Der bekannteste Garten der Welt ist wohl der Garten Eden, das Paradies. Der mythische Garten in der Geschichte des Menschen, Urbild aller Gärten. Ob es ihn je als Stück Land gegeben hat, ist nicht wichtig. Er ist lebendig bis zum heutigen Tag als Erinnerung, Idee, Wunschtraum und Erlösungsort. Auch in anderen Kulturen stellen sich Menschen das Paradies, den Zustand umfassenden Glücks, als Garten vor. Er ist die innigste Verbindung zwischen Natur und Kultur, zwischen Schöpfung und Zivilisation. Im Garten webt die Natur, wächst, blüht, trägt Früchte und schenkt Schönheit. Er ist nicht Wildnis, sondern geprägt von den Planungs- und Gestaltungsbedürfnissen der Menschen. Unsere vormenschlichen Ahnen waren Teil der Natur. Je mehr sich aber bestimmte Gruppen lernend und denkend aus dem Tierreich emanzipierten und Mensch wurden, umso stärker wirkte der Gestaltungswille dieser neuen Art. Dabei wuchs mächtig unser Vermögen, gleichermaßen Segen zu stiften und Schaden anzurichten. Der Garten und sein großer Bruder, der Park, gehören zu den zivilisatorischen Errungenschaften, die uns besonders gelungen sind.
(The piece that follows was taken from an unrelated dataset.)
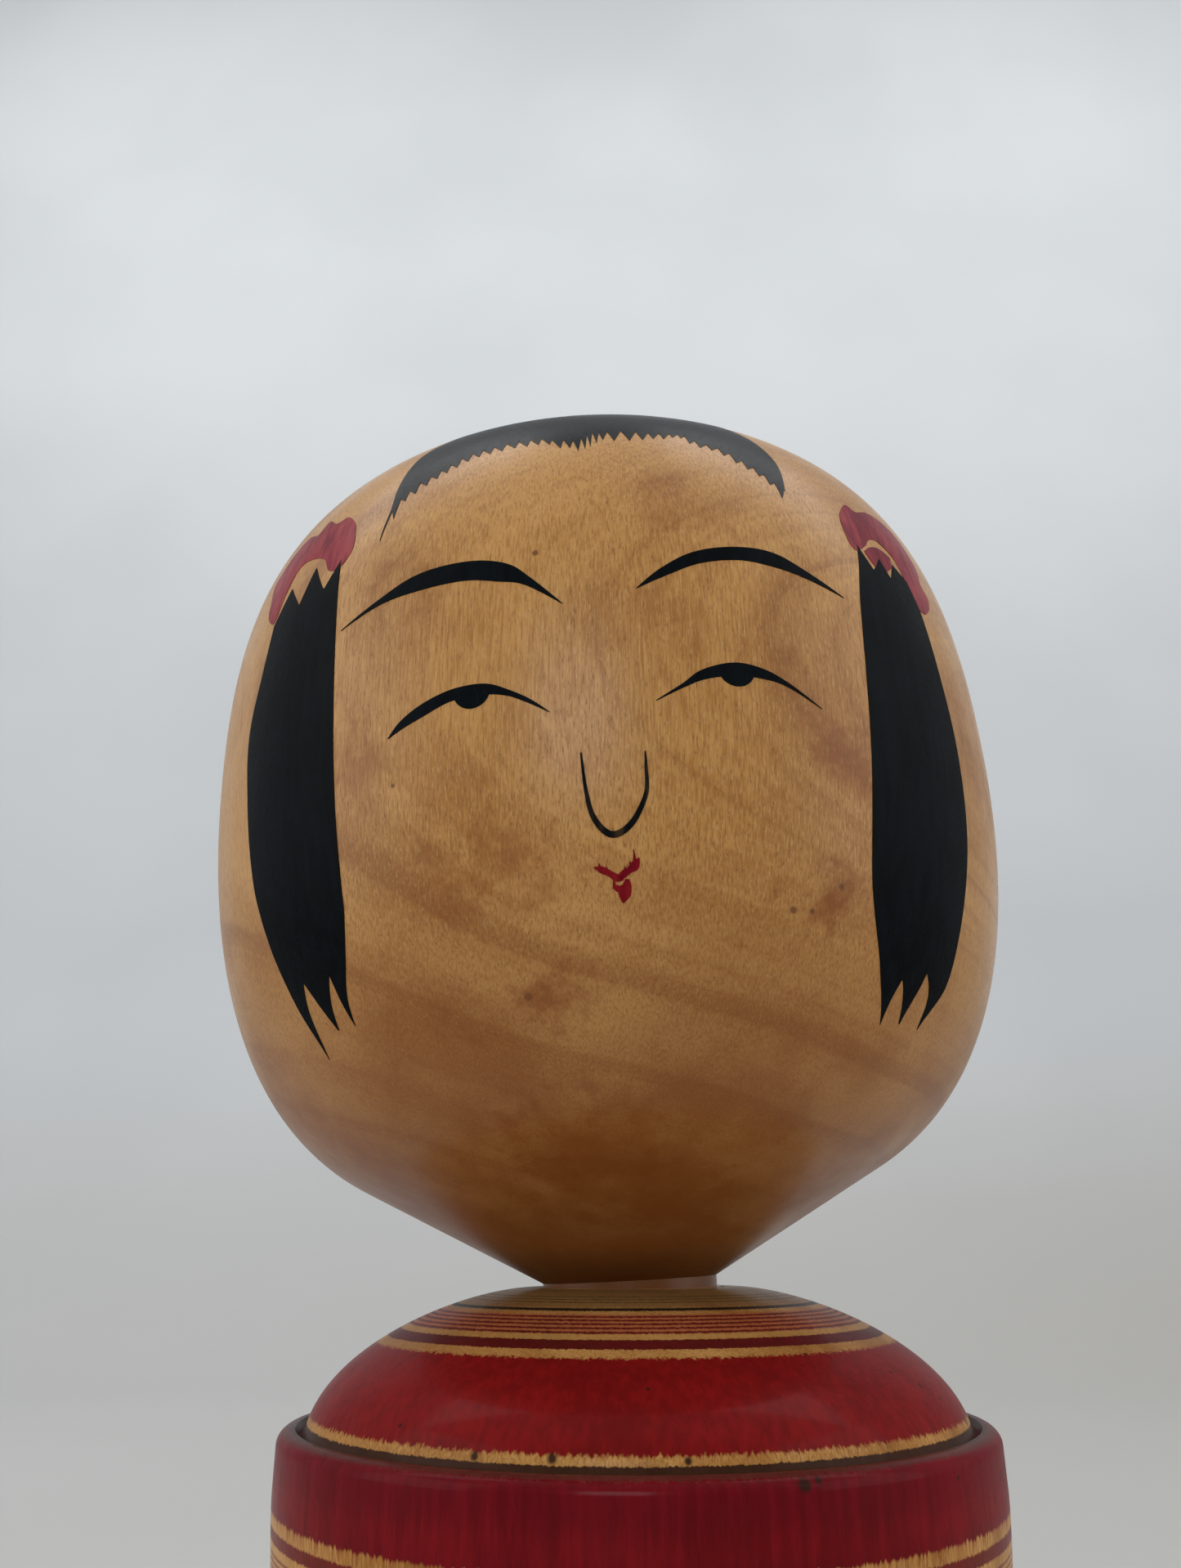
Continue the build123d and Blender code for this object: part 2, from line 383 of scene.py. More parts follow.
# %% Wrapping surface
class TurnedSurface:
    """The skin of a turned piece, looked up by angle and height or by angle and radius."""

    def __init__(self, outline, stand, core):
        self.outline = outline
        self.stand = stand
        self.core = core

    def outwards(self, spot):
        """The way out of the wood at a spot, from the nearest place on the piece's core."""
        height = (self.stand.inverted() @ spot).z / MM
        height = min(max(height, self.core[0]), self.core[1])
        return spot - self.stand @ Vector((0, 0, height * MM))

    def along(self, index, share, angle, lift):
        """The point a share of the way along one run of the outline, lifted off the wood."""
        (r0, h0), (r1, h1) = self.outline[index], self.outline[index + 1]
        radius, height = r0 + (r1 - r0) * share, h0 + (h1 - h0) * share
        ahead = self.outline[min(index + 2, len(self.outline) - 1)]
        behind = self.outline[max(index - 1, 0)]
        out_r, out_h = ahead[1] - behind[1], behind[0] - ahead[0]
        size = math.hypot(out_r, out_h) or 1.0
        out_r, out_h = out_r / size, out_h / size
        turn_angle = math.radians(angle)
        ahead_x, ahead_y = math.sin(turn_angle), -math.cos(turn_angle)
        spot = Vector((radius * ahead_x, radius * ahead_y, height))
        out = Vector((out_r * ahead_x, out_r * ahead_y, out_h))
        return self.stand @ ((spot + out * lift) * MM)

    def run_at(self, height):
        """Which run of the outline passes a height, and how far along it that is."""
        for index in range(len(self.outline) - 1):
            low, high = self.outline[index][1], self.outline[index + 1][1]
            if low <= height <= high and high > low:
                return index, (height - low) / (high - low)
        raise ValueError(f"no wood at height {height}")

    def radius_at(self, height):
        """How far the skin is from the axis at a height, in millimetres."""
        index, share = self.run_at(height)
        return self.outline[index][0] + (self.outline[index + 1][0] - self.outline[index][0]) * share

    def by_height(self, angle, height, lift=0.0):
        """A point on the side."""
        return self.along(*self.run_at(height), angle, lift)

    def by_radius(self, angle, radius, lift=0.0):
        """A point on top, near the axis, counted inwards from the crown's edge."""
        for index in range(len(self.outline) - 2, 0, -1):
            inner, outer = self.outline[index + 1][0], self.outline[index][0]
            if inner <= radius <= outer and outer > inner:
                return self.along(index, (outer - radius) / (outer - inner), angle, lift)
        raise ValueError(f"no wood at radius {radius}")

    def by_plan(self, x, y, lift=0.0):
        """A point on top, given as seen from straight above, with y towards the back."""
        return self.by_radius(math.degrees(math.atan2(x, -y)), math.hypot(x, y), lift)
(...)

Deshalb ist es auch kein Zufall, dass wir unsere Toten auf Friedhöfen zur Ruhe legen, die wohl treffender Friedgärten oder Friedparks heißen sollten. Friedhof leitet sich vom althochdeutschen „frithof“ ab, der Bezeichnung für den eingefriedeten Bereich um eine Kirche. Mauern und Zäune um die Friedhöfe sollen die Toten nicht daran hindern aus-, und die Lebenden dort einzubrechen, wie Mark Twain in einem Kalauer augenzwinkernd mutmaßte. Die Umfriedung ist weniger Wall als Zeichen. Friedhöfe mit ihren Gräbern, Bäumen und Mauern erinnern die Lebenden an Psalm 90,12: „Lehre uns bedenken, dass wir sterben müssen, auf dass wir klug werden.“
Friedhöfe sind Gärten der Geschichte eines Dorfes, einer Stadt, einer Region. Das gilt auch für die teilweise sehr schönen Mannheimer Friedhöfe, allen voran den Hauptfriedhof mit seinen alten und neuen Grabanlagen und seinem Bestand an ehrfurchtgebietenden Bäumen. Dort wurde jetzt ein besonderer „Garten der Geschichte“ eingeweiht, in dem Mahnmale wichtiger Mannheimer Persönlichkeiten zusammengeführt, gepflegt und erhalten werden. Alle Male werden von Informationstafeln begleitet, über die man auch zu Online-Informationen gelangen kann. Wie der Leiter der Friedhöfe Mannheim, Andreas Adam, bei der Einweihung hervorhob, geht die Idee zum Garten der Geschichte auf seinen Vorgänger, Wolfgang Schwöbel, zurück. Kompliment und Dank an alle, die mit diesem Garten im großen Park dazu beitragen, wertvolle Erinnerungen Mannheims lebendig zu halten.